On Tuesday, Bush spent more than hour answering 16 questions at a town hall event in Derry, New Hampshire. His responses were thorough and at times he appeared pained to cut them off, knowing that he might be losing audience members but wanting to spend more time on the subject. After the event, he lingered in the building for some time, shaking every hand possible, posing for countless pictures, and engaging in a handful of lengthy conversations with voters.

He did the same Wednesday morning in Washington, Iowa, mingling for some time with voters at a house party after a lengthy speech and question-and-answer question. After he’d shaken his last hand, Bush held a press availability with a crowd of reporters, answering every question and in some cases requesting follow-ups.
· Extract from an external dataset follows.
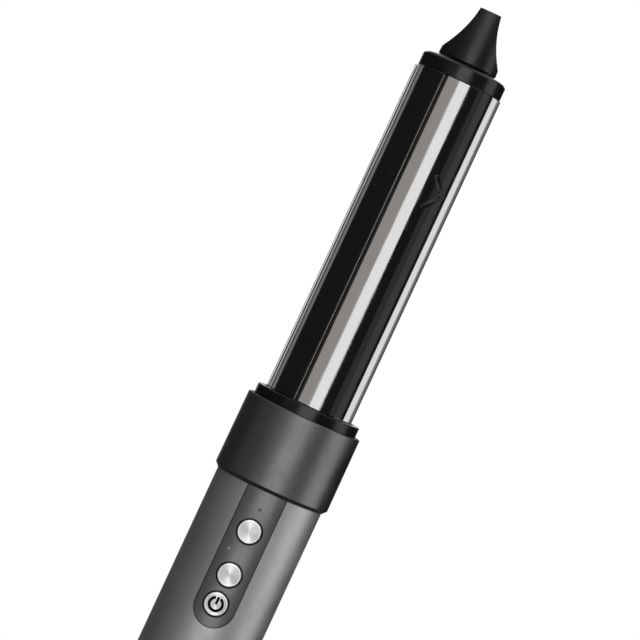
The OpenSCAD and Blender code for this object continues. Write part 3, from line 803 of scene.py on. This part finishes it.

When his spokesperson announced the last question, Bush allowed for and answered at least four more, then proceeded to roll down the passenger window of his van and rib the “photo dogs” snapping shots of his entourage climbing into the car.

Less than an hour later, Bush was at it again, stopping in this small town for a visit to Casey’s General Store and gas station. The purpose of the stop was to meet with ABC News’ David Muir at the store for a session of b-roll taping — the two of them filling up coffees, buying snacks — but Bush wound up spending more time talking with Iowans than with Muir.

Inside the shop, Bush strolled around shaking hands and eventually wound up patiently assisting a technologically-impaired man in a racing T-shirt who wanted to take a selfie with the candidate. Outside the store, a few minutes later, Bush was standing on the curb with his staffers when a pickup truck pulled through the station with a trailer in tow. One of the two men in the truck yelled something about George W. Bush — and Jeb, without hesitation, jumped off the curb and jogged over to the truck, shaking hands with the tattooed men and chatting with them for several minutes before they pulled away.

It’s early, and whether Bush can sustain this kind of energy and upbeat attitude is one of the critical questions facing his campaign. Already, Bush, who has talked repeatedly of wanting to run a “joyful” campaign, has faced criticism for appearing annoyed or downright angry on the stump. BuzzFeed ran a story Monday previewing Bush’s launch entitled: “Jeb Bush Embarks On Least Joyful Campaign Ever.”

So far, Bush appears discernibly more enthusiastic than he did during the pre-campaign period — and it’s already paying dividends. Terry Greenley, a 60-year-old community banker, was inside the general store when Bush came in, and the two spent five minutes having a soft-spoken conversation about capital and the effects of the Dodd-Frank financial-regulation bill. When they finished, Greenley said Bush had left a striking impression on him. “He was very personable, very open, very friendly,” Greenley said.

Greenley, a swing voter who said he leans Republican, noted that he’d recently met with Hillary Clinton at an organized roundtable but didn’t get the same level of interaction. “You never know about these people,” Greenley said, “until you meet them.”